DATA EXTRACT —
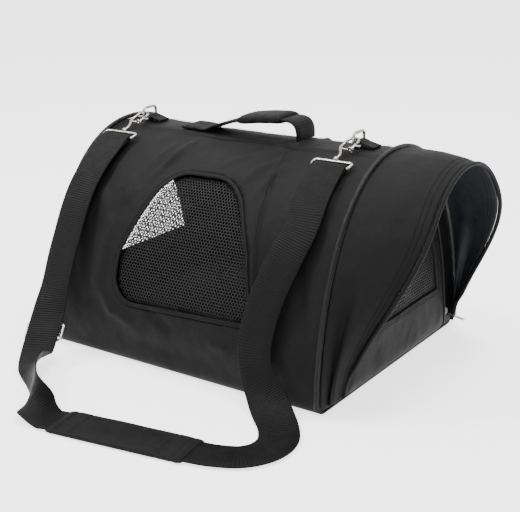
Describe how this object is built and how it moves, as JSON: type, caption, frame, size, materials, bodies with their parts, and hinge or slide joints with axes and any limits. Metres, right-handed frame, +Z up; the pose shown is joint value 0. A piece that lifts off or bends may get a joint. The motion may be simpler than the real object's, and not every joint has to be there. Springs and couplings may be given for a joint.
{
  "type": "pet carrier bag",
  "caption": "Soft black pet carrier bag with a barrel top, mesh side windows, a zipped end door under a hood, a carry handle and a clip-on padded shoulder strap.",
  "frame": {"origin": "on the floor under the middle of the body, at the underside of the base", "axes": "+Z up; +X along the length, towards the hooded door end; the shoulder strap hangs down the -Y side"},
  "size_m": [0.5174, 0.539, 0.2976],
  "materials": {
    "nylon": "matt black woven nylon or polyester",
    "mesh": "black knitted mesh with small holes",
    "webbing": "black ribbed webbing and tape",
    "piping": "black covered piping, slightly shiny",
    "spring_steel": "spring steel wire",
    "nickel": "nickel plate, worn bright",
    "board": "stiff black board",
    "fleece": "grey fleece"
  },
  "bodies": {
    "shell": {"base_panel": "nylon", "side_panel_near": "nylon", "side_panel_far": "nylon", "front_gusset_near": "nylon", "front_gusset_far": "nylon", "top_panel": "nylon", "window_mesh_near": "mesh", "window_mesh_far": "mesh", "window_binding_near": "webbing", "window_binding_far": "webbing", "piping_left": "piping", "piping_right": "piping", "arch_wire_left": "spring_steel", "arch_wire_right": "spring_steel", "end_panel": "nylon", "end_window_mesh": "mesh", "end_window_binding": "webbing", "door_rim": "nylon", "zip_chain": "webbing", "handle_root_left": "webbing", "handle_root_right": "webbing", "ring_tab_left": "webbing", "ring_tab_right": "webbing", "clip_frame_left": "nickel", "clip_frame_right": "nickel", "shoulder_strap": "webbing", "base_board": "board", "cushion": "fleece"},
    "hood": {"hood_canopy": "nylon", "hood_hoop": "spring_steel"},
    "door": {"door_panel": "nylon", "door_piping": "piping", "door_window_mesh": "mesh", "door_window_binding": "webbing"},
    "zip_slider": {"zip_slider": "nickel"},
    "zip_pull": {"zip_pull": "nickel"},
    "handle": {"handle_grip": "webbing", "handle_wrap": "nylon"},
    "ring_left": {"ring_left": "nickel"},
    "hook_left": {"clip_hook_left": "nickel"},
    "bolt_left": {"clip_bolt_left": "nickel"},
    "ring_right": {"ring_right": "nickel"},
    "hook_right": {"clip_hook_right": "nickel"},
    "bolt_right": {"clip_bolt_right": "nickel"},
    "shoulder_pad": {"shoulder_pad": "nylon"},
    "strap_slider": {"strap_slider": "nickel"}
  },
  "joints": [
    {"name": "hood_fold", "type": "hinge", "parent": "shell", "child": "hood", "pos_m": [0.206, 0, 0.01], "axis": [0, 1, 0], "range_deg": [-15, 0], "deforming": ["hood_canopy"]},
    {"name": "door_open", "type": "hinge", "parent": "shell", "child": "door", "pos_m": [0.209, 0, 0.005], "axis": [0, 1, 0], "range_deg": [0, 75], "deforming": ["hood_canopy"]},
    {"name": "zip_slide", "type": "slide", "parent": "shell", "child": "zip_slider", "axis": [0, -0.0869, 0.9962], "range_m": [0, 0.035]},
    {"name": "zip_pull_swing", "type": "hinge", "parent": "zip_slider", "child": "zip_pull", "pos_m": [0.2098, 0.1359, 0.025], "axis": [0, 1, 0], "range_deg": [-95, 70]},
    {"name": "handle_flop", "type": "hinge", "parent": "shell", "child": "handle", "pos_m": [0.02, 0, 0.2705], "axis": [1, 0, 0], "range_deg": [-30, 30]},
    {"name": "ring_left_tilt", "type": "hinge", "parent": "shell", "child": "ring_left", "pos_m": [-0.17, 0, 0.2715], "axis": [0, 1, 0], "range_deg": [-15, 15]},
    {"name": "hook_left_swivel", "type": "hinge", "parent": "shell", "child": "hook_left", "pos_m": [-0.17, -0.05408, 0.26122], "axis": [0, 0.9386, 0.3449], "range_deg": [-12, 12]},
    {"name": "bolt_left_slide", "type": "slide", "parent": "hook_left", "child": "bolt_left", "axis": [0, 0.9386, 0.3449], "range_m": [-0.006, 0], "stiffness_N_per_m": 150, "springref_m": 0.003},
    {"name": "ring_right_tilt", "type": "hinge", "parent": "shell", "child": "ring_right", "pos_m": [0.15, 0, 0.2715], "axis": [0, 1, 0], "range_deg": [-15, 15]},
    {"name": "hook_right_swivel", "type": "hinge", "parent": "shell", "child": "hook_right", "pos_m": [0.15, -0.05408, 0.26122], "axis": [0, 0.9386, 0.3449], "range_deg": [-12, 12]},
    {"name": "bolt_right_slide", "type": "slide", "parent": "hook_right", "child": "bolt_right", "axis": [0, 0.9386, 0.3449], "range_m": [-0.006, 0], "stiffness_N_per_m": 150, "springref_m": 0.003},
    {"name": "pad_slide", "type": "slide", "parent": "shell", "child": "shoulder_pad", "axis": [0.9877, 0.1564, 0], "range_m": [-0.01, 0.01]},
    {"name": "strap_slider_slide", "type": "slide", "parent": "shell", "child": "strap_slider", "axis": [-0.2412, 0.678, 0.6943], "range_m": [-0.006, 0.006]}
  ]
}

EXERCISE DIRECTIONS —
Reproduce every line of the material above exactly.

WORKED SOLUTION —
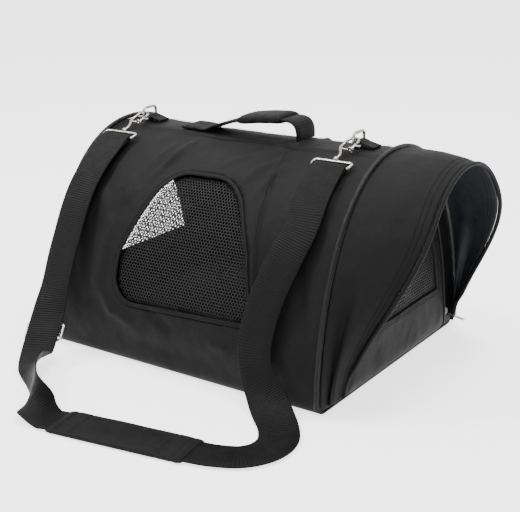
Describe how this object is built and how it moves, as JSON: type, caption, frame, size, materials, bodies with their parts, and hinge or slide joints with axes and any limits. Metres, right-handed frame, +Z up; the pose shown is joint value 0. A piece that lifts off or bends may get a joint. The motion may be simpler than the real object's, and not every joint has to be there. Springs and couplings may be given for a joint.
{
  "type": "pet carrier bag",
  "caption": "Soft black pet carrier bag with a barrel top, mesh side windows, a zipped end door under a hood, a carry handle and a clip-on padded shoulder strap.",
  "frame": {"origin": "on the floor under the middle of the body, at the underside of the base", "axes": "+Z up; +X along the length, towards the hooded door end; the shoulder strap hangs down the -Y side"},
  "size_m": [0.5174, 0.539, 0.2976],
  "materials": {
    "nylon": "matt black woven nylon or polyester",
    "mesh": "black knitted mesh with small holes",
    "webbing": "black ribbed webbing and tape",
    "piping": "black covered piping, slightly shiny",
    "spring_steel": "spring steel wire",
    "nickel": "nickel plate, worn bright",
    "board": "stiff black board",
    "fleece": "grey fleece"
  },
  "bodies": {
    "shell": {"base_panel": "nylon", "side_panel_near": "nylon", "side_panel_far": "nylon", "front_gusset_near": "nylon", "front_gusset_far": "nylon", "top_panel": "nylon", "window_mesh_near": "mesh", "window_mesh_far": "mesh", "window_binding_near": "webbing", "window_binding_far": "webbing", "piping_left": "piping", "piping_right": "piping", "arch_wire_left": "spring_steel", "arch_wire_right": "spring_steel", "end_panel": "nylon", "end_window_mesh": "mesh", "end_window_binding": "webbing", "door_rim": "nylon", "zip_chain": "webbing", "handle_root_left": "webbing", "handle_root_right": "webbing", "ring_tab_left": "webbing", "ring_tab_right": "webbing", "clip_frame_left": "nickel", "clip_frame_right": "nickel", "shoulder_strap": "webbing", "base_board": "board", "cushion": "fleece"},
    "hood": {"hood_canopy": "nylon", "hood_hoop": "spring_steel"},
    "door": {"door_panel": "nylon", "door_piping": "piping", "door_window_mesh": "mesh", "door_window_binding": "webbing"},
    "zip_slider": {"zip_slider": "nickel"},
    "zip_pull": {"zip_pull": "nickel"},
    "handle": {"handle_grip": "webbing", "handle_wrap": "nylon"},
    "ring_left": {"ring_left": "nickel"},
    "hook_left": {"clip_hook_left": "nickel"},
    "bolt_left": {"clip_bolt_left": "nickel"},
    "ring_right": {"ring_right": "nickel"},
    "hook_right": {"clip_hook_right": "nickel"},
    "bolt_right": {"clip_bolt_right": "nickel"},
    "shoulder_pad": {"shoulder_pad": "nylon"},
    "strap_slider": {"strap_slider": "nickel"}
  },
  "joints": [
    {"name": "hood_fold", "type": "hinge", "parent": "shell", "child": "hood", "pos_m": [0.206, 0, 0.01], "axis": [0, 1, 0], "range_deg": [-15, 0], "deforming": ["hood_canopy"]},
    {"name": "door_open", "type": "hinge", "parent": "shell", "child": "door", "pos_m": [0.209, 0, 0.005], "axis": [0, 1, 0], "range_deg": [0, 75], "deforming": ["hood_canopy"]},
    {"name": "zip_slide", "type": "slide", "parent": "shell", "child": "zip_slider", "axis": [0, -0.0869, 0.9962], "range_m": [0, 0.035]},
    {"name": "zip_pull_swing", "type": "hinge", "parent": "zip_slider", "child": "zip_pull", "pos_m": [0.2098, 0.1359, 0.025], "axis": [0, 1, 0], "range_deg": [-95, 70]},
    {"name": "handle_flop", "type": "hinge", "parent": "shell", "child": "handle", "pos_m": [0.02, 0, 0.2705], "axis": [1, 0, 0], "range_deg": [-30, 30]},
    {"name": "ring_left_tilt", "type": "hinge", "parent": "shell", "child": "ring_left", "pos_m": [-0.17, 0, 0.2715], "axis": [0, 1, 0], "range_deg": [-15, 15]},
    {"name": "hook_left_swivel", "type": "hinge", "parent": "shell", "child": "hook_left", "pos_m": [-0.17, -0.05408, 0.26122], "axis": [0, 0.9386, 0.3449], "range_deg": [-12, 12]},
    {"name": "bolt_left_slide", "type": "slide", "parent": "hook_left", "child": "bolt_left", "axis": [0, 0.9386, 0.3449], "range_m": [-0.006, 0], "stiffness_N_per_m": 150, "springref_m": 0.003},
    {"name": "ring_right_tilt", "type": "hinge", "parent": "shell", "child": "ring_right", "pos_m": [0.15, 0, 0.2715], "axis": [0, 1, 0], "range_deg": [-15, 15]},
    {"name": "hook_right_swivel", "type": "hinge", "parent": "shell", "child": "hook_right", "pos_m": [0.15, -0.05408, 0.26122], "axis": [0, 0.9386, 0.3449], "range_deg": [-12, 12]},
    {"name": "bolt_right_slide", "type": "slide", "parent": "hook_right", "child": "bolt_right", "axis": [0, 0.9386, 0.3449], "range_m": [-0.006, 0], "stiffness_N_per_m": 150, "springref_m": 0.003},
    {"name": "pad_slide", "type": "slide", "parent": "shell", "child": "shoulder_pad", "axis": [0.9877, 0.1564, 0], "range_m": [-0.01, 0.01]},
    {"name": "strap_slider_slide", "type": "slide", "parent": "shell", "child": "strap_slider", "axis": [-0.2412, 0.678, 0.6943], "range_m": [-0.006, 0.006]}
  ]
}